* _Supplied material_:
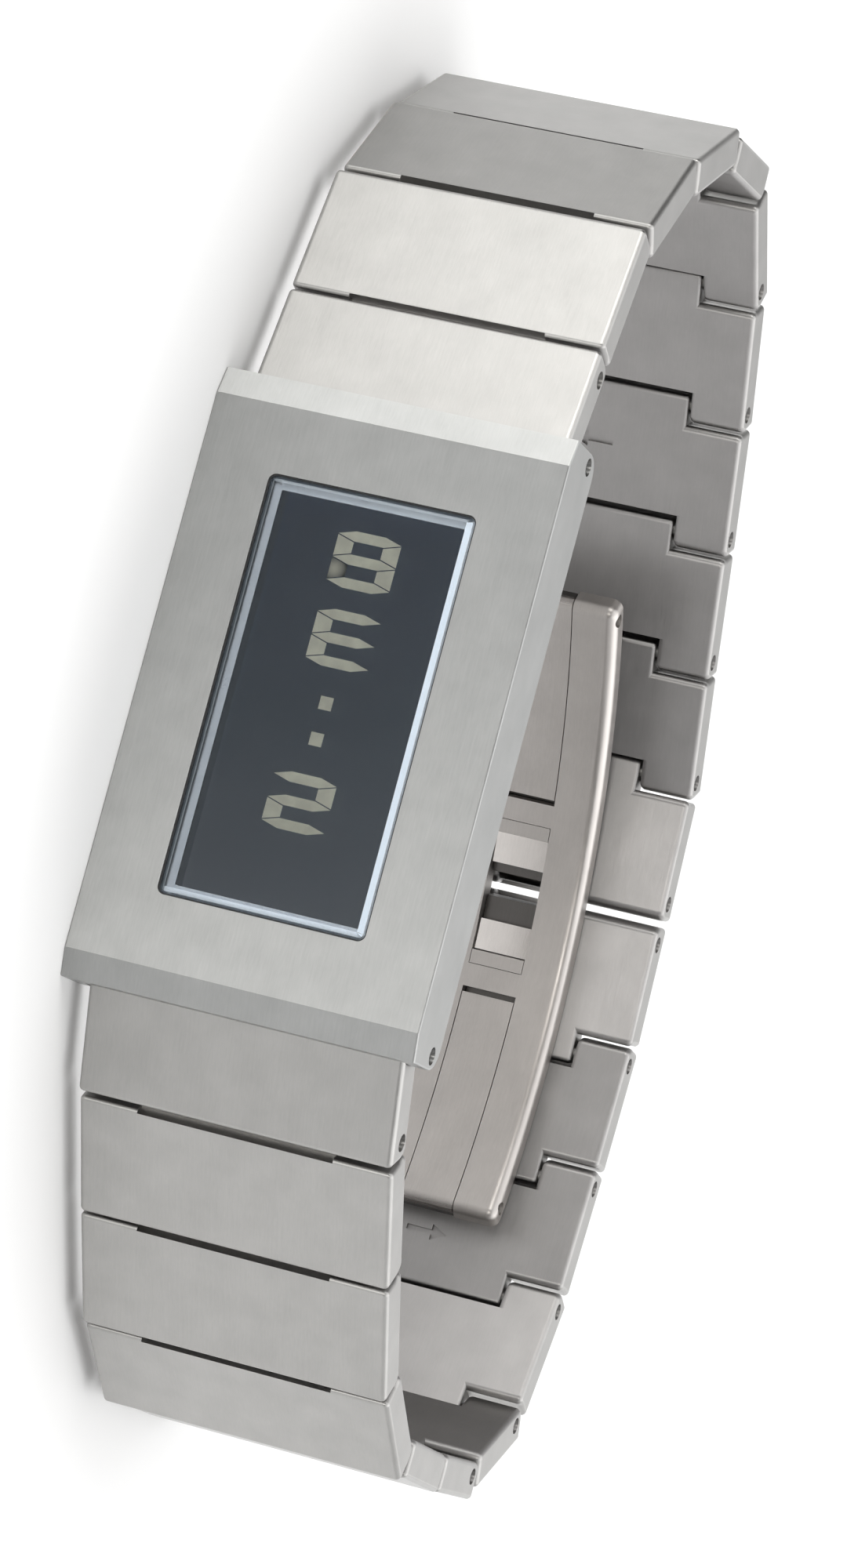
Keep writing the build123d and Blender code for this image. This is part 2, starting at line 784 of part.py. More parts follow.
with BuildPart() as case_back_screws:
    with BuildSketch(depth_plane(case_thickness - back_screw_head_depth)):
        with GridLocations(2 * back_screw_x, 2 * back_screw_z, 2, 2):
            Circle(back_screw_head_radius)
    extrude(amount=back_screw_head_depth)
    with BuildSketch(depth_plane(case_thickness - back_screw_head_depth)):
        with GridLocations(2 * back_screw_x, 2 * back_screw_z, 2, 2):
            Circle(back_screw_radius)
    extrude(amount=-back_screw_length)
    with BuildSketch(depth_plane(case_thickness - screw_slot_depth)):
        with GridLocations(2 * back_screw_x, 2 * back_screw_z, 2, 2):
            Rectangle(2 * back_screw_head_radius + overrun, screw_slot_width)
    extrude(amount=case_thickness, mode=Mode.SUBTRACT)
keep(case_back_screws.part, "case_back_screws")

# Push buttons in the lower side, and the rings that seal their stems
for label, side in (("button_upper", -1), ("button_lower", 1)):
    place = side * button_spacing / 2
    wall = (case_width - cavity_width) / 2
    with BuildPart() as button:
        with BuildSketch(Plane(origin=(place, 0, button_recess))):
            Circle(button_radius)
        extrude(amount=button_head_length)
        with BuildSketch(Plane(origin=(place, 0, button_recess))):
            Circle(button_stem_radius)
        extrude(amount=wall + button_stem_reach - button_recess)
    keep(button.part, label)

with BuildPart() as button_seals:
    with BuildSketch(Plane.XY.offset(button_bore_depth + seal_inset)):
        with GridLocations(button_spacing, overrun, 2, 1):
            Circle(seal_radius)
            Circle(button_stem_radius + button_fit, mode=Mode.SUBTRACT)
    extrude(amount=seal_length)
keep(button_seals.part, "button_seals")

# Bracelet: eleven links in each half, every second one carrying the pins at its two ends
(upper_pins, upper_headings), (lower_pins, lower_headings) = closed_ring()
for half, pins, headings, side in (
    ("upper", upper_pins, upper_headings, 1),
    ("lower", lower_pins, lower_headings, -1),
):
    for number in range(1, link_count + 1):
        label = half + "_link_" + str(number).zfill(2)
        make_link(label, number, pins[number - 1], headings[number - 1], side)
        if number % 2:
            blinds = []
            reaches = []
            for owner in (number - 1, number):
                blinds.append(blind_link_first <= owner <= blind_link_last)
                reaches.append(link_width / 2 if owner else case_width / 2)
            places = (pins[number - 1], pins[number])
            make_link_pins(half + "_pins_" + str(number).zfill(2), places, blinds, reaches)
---
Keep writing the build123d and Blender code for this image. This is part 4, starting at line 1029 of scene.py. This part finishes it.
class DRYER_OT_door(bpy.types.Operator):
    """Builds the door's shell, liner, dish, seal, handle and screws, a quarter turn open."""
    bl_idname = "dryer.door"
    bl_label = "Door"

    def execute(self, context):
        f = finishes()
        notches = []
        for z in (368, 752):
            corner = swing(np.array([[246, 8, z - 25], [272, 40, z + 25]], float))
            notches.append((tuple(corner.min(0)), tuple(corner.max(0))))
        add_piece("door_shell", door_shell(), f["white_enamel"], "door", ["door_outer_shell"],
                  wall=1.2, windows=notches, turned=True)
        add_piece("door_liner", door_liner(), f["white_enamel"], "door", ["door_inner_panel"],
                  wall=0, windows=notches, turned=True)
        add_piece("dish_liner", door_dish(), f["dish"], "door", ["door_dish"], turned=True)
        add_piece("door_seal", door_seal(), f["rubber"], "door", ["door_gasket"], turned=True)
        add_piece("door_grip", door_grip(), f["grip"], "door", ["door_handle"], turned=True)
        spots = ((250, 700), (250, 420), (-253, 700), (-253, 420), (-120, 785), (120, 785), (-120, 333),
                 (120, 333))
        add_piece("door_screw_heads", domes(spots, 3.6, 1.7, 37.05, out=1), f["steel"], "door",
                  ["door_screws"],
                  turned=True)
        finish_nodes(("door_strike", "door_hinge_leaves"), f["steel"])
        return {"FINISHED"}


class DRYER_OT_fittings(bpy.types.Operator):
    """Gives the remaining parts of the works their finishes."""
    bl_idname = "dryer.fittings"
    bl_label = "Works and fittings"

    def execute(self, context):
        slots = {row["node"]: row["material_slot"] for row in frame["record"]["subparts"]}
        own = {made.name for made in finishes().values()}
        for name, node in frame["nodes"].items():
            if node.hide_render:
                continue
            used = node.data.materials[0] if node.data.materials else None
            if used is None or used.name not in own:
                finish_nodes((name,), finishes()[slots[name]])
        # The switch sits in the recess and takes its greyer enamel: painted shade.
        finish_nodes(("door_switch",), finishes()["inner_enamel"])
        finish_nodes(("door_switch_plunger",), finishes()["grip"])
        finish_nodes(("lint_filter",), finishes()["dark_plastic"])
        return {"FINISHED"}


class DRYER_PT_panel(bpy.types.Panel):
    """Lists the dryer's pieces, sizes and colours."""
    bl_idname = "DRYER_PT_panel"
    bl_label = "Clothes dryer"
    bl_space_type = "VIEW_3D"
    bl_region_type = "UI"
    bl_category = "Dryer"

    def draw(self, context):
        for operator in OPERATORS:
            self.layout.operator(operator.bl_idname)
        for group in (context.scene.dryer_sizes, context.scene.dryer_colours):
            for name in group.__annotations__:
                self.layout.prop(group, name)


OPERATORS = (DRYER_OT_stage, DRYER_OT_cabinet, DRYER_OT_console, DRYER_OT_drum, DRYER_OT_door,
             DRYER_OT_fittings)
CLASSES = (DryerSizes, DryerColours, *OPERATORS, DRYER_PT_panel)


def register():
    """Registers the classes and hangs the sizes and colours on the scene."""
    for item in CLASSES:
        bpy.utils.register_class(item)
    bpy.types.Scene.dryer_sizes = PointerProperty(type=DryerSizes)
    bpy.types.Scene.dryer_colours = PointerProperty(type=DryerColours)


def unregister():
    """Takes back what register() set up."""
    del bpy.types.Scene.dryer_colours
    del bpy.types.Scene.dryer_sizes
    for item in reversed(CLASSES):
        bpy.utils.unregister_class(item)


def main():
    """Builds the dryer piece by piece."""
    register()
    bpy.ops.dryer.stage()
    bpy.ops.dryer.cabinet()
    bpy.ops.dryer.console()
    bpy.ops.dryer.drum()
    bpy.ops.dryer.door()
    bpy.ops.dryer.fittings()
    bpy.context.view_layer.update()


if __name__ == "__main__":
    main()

* _The exercise_: Return every line holding the word "Blender" from the records.

* _Full answer_:
Keep writing the build123d and Blender code for this image. This is part 2, starting at line 784 of part.py. More parts follow.
Keep writing the build123d and Blender code for this image. This is part 4, starting at line 1029 of scene.py. This part finishes it.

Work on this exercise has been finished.